PARIS (Reuters) - France will announce up to 8 billion euros in cuts and tax hikes on Monday, imposing more pain on voters to shore up its credit rating and hold down its deficit in a make-or-break gamble for President Nicolas Sarkozy six months before an election.
Sarkozy’s center-right government says extra savings are urgently needed to keep France’s finances from going off the rails, since it cut its growth forecast for next year to 1 percent from 1.75 percent last week.
The cuts, which Prime Minister Francois Fillon is expected to announce at 6:00 a.m. EST on Monday, come on top of 12 billion euros ($16.6 billion) in savings the government announced just three months ago.
Like other European countries struggling with public finances, France has seen demonstrations and strikes from a public angry at the imposition of cutbacks during hard times.
Ratings agencies have been hinting they could cut France’s prized top credit rating because of its slowing growth and its potential liability for the cost of bailouts in the European debt crisis.
Without ever mentioning the word “austerity,” ministers from Sarkozy’s center-right government spent the weekend defending the need for fiscal vigilance amid fears of mounting debts in Western states.
“The 2012 budget will be one of the most rigorous budgets that France has seen since 1945,” said Fillon on Saturday, adding that France’s “hour of truth has arrived.”
Ministers have given no concrete details on where the cuts would come from, but said they would be “equitable.”
Finance Minister Francois Baroin told RTL radio on Sunday the measures will be balanced evenly between spending cuts and tax rises.
On Sunday, Les Echos newspaper reported that the transition to France’s higher retirement age of 62 would now take place in 2016 or 2017, rather than 2018.
Securing a rise in the retirement age to 62 from 60 was a key political victory last year — but a highly unpopular move — for Sarkozy, who said it was necessary to keep France’s ballooning pension deficit in check.
Speeding it up would mean saving billions in coming years by delaying payments to retirees.
The newspaper Journal du Dimanche reported the government could also raise France’s value added tax (VAT) rate in certain sectors from 5.5 percent to 7.0 percent, reversing an earlier policy to lower it.
The government might also slap a corporate tax on businesses with annual revenues over 500 million euros, the paper said.
Baroin denied speculation that French workers would be asked for an additional “day of solidarity” in which salaried workers work for free one day, their pay going to the state.

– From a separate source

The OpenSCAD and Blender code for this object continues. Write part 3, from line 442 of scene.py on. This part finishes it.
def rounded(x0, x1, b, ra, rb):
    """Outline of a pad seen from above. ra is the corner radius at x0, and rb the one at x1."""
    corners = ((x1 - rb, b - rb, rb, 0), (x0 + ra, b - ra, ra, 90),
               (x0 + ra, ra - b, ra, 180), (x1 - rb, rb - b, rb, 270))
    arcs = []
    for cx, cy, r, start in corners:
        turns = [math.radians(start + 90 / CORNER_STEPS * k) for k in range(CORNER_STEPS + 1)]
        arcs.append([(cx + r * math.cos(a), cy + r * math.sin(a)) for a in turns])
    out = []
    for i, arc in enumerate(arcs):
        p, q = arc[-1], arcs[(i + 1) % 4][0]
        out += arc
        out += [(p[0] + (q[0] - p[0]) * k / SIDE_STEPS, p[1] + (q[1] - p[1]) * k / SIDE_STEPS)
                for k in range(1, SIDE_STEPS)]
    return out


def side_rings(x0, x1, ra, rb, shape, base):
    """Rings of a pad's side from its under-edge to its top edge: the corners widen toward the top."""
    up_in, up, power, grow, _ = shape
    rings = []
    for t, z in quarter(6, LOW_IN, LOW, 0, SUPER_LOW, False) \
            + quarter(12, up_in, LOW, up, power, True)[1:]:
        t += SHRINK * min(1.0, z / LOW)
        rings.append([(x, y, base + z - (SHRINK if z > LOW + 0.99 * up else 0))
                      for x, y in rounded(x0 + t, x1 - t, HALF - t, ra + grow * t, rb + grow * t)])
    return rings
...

France is trying to reduce its budget gap from 5.7 percent of GDP this year to 4.5 percent next year. It hopes to reach an EU-mandated limit of 3 percent of GDP by 2013.

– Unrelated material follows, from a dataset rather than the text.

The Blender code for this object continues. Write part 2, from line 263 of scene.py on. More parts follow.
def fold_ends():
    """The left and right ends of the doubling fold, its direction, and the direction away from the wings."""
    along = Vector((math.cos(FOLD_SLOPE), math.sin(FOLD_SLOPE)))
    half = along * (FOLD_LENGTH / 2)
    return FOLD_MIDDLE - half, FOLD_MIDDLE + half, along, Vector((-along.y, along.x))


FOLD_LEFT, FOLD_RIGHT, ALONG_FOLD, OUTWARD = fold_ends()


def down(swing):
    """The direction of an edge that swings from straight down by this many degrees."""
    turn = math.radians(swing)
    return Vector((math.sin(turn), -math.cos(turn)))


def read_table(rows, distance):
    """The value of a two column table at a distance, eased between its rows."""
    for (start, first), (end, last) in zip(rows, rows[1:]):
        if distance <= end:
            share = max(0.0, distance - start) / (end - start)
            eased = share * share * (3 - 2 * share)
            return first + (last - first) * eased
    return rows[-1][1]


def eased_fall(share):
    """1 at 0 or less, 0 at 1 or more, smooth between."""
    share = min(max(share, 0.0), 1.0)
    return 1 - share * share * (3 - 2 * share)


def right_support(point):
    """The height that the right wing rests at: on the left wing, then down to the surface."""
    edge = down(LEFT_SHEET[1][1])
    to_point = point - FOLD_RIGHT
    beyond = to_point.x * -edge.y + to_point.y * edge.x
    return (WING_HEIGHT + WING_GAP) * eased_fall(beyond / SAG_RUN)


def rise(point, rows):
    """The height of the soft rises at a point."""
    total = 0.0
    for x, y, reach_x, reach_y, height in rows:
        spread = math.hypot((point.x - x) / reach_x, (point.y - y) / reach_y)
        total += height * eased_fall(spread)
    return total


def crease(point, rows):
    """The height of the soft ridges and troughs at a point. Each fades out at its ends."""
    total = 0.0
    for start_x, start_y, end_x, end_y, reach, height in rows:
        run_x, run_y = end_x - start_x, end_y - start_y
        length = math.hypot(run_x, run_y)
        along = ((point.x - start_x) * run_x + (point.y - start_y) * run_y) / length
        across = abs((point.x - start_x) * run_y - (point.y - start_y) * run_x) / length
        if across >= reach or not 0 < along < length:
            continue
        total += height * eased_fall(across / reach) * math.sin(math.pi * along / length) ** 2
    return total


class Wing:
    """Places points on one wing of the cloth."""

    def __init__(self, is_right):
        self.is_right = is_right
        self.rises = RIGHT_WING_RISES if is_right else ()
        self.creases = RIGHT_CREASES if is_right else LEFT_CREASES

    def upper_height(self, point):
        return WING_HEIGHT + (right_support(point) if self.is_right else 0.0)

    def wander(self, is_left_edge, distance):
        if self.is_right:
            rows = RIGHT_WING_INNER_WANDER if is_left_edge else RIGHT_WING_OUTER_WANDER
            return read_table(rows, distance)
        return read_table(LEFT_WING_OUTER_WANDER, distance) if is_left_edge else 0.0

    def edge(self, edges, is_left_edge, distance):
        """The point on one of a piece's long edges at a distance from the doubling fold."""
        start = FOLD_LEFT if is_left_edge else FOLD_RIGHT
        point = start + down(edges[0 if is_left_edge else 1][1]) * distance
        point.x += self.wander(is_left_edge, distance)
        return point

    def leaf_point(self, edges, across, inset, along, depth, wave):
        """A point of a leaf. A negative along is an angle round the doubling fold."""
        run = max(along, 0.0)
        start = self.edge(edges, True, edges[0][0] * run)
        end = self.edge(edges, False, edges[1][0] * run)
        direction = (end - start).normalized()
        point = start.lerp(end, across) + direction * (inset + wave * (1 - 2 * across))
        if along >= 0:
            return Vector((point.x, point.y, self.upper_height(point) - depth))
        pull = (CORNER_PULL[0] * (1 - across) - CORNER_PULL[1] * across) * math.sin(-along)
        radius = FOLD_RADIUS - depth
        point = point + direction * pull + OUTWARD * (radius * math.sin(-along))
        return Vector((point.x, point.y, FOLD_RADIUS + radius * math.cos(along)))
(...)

Preserving France’s coveted AAA credit rating through deficit reduction plans has been a key goal of Sarkozy, who in recent months has cast himself as a responsible steward amid the turmoil of the seemingly unending euro zone crisis.
The cuts come at a politically sensitive moment for a leader whose popularity ratings are low six months from a presidential election in which he is widely expected to seek a second term.
His expected Socialist presidential challenger, Francois Hollande, said on Saturday that raising the VAT rate so soon after lowering it would be “the proof of inconstancy, political incoherence”.